By the by, let us here observe one of the results of steam-navigation, with reference to its probable agency in extending the duration of human life. Assuming that the gentleman whom I have just noticed was obliged by his affairs to take a journey from Rouen to Paris-if there had been no steam-boat, he must have gone in the diligence, or posted perhaps in his own carriage. He appeared to be rheumatic, and very feeble; if he had been shut up in a carriage, and subjected to its motion, the effect upon his health could not have been otherwise than injurious ; fever, fatigue, loss of appetite, would have tended to impair the little strength that remained to him ; he might have had uneasy, interrupted slumbers, but he could not have slept; whereas, on board the Dorade, he had his couch to go to when he pleased, whereupon to extend his limbs-- he had the deck to walk upon-the open air to inhale-his meals when he liked - his bottle of Medoc-and his domestique to cloak or uncloak him, as the varying temperature of the day required. He suffered no more inconvenience in going to Paris by the steamer than he would have had to encounter in his own house. Let the insurance-offices look to it; steamers, will, I suspect, be found no friend to their annuities.

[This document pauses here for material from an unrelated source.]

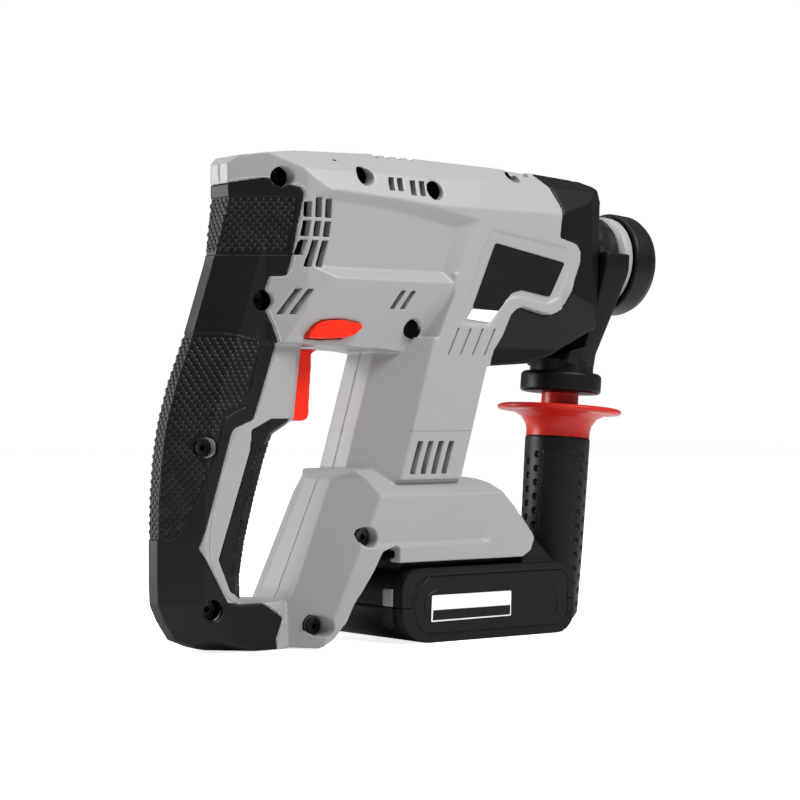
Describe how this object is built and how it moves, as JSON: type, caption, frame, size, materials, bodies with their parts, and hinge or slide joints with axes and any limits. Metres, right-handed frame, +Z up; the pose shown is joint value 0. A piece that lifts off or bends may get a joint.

Our secondary passengers appeared to be principally mechanics and agriculturists-all well-built men, in good condition, and comfortably dressed—especially the farmer-looking men, who seemed to have plenty of money. When the fare was demanded all round, they usually pulled out from their waistcoat-pockets a cotton handkerchief well stored with five-franc pieces. When the operation of payment was over-a duty performed on one side with a reluctance very little in keeping with the avidity betrayed on the other—they diligently knotted the handkerchief again, and stuffed it into the pocket whence it had been drawn. The lump must have been inconvenient in such a place, but I presume they like it, as a constant evidence that their treasure is in safety.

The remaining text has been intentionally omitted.